Still, many see this as an evolution of the overall category. No one expects IBM will be the only database vendor to come up with a hybrid. "It's so competitive in the database field, the dominos will fall pretty fast, things will equalize fairly quickly," said PureEdge's Chan.

IBM's Current and Future Info Management Family

IBM's Current and Future Info Management Family

> Hybrid database (Viper) will handle structured SQL and unstructured XML data natively; queryable by SQL or Xquery. Now in alpha; beta slated for second-half 2005, general availability 2006.

> DB2 8.2, the current relational database, available in several configurations.

> DB2 version 8.2.2 with 'SAP tuner' to autoconfigure database for optimal use in SAP environments. Available now.

> Cloudscape, the Java-based embeddable database acquired along with Informix. Available commercially from IBM. Open-source version (Derby) is maintained by the Apache Software Foundation.

> WebSphere Information Integrator's current release (Masala) has been available since fall 2004. Allows federated search of structured and unstructured data across repositories.

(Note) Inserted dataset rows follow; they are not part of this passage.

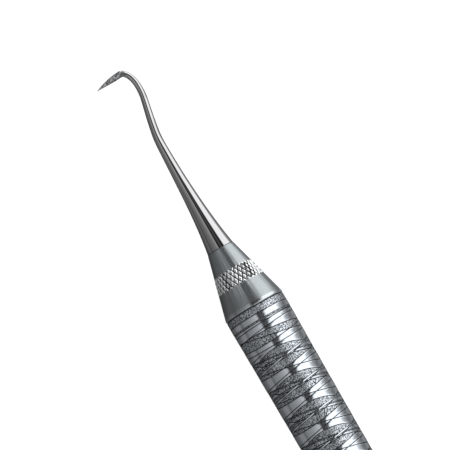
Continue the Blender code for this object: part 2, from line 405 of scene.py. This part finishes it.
def turn_of(points):
    """Round the handle from its top towards -Y."""
    return np.arctan2(-points[:, 1], points[:, 2])


def make_handle():
    """The tube, with the etched fields and lines sunk into its outside."""
    half = TUBE_HALF
    rows = [ring(-half, TUBE_RADIUS - TUBE_EDGE, TUBE_COLUMNS)]
    for x in np.linspace(TUBE_EDGE - half, half - TUBE_EDGE, round(2 * half / TUBE_ROW_STEP)):
        plain = ring(x, tube_radius(x), TUBE_COLUMNS)
        stippled, lines, ribbons = etching(np.full(TUBE_COLUMNS, x), turn_of(plain))
        depth = np.maximum(STIPPLE_DEPTH * np.maximum(stippled, ribbons), LINE_DEPTH * lines)
        rows.append(ring(x, tube_radius(x) - depth, TUBE_COLUMNS))
    rows.append(ring(half, TUBE_RADIUS - TUBE_EDGE, TUBE_COLUMNS))
    for x in (half, -half):
        rows.append(ring(x, TUBE_BORE_RADIUS, TUBE_COLUMNS))
    piece = mesh_of_rows("etched_handle", rows, looped=True)
    face_outwards(piece)
    smooth(piece, sharp_angle=40)
    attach(piece, "handle")
    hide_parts("handle_tube")
    return piece


# -------------------------------------------------------------------------------- the cones
CONE_COLUMNS = 480
STUD_COLUMNS = 120
STUD_ROW_STEP = 0.025
KNURL_ROW_STEPS = 14


def cone_radius(along):
    share = (along - CONE_RIM_END) / (CONE_FRONT - CONE_RIM_END)
    return TUBE_RADIUS + (CONE_FRONT_RADIUS - TUBE_RADIUS) * share


def zigzag(value):
    """0 at whole numbers and 1 halfway between them."""
    return 1.0 - np.abs(2.0 * (value - np.floor(value)) - 1.0)


def knurl_height(along, turn):
    """Rounded diamonds left between two crossing sets of grooves, from 0 in a groove to 1 on a
    peak."""
    across = turn / (2 * np.pi) * KNURL_COUNT
    rows = (along - KNURL_START) / (KNURL_END - KNURL_START) * KNURL_ROWS / 2
    flat = np.minimum(zigzag(across + rows), zigzag(across - rows))
    return flat * (2.0 - flat)


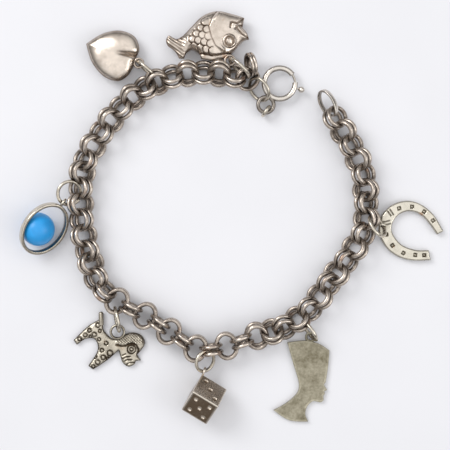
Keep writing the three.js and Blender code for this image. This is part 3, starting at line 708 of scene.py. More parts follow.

> Next release of Information Integrator software, (Serrano) in alpha now; to ship by year's end. Adds relationship tracking between data residing in different applications and repositories and facilitates 'actionable' search.

> WebSphere Data Integration Suite (Hawk) will be available by year-end. Builds on Ascential's data cleansing and integration know-how.

> IBM DB2 Content Manager 8.3 features automated records control, and capture and management of XML documents. Available now.

> DB2 Data Warehouse Edition 8.2.1 integrates Alphablox analytics into its data mining; online analytical processing (OLAP); and extract, transform and load (ETL) capabilities. Available now.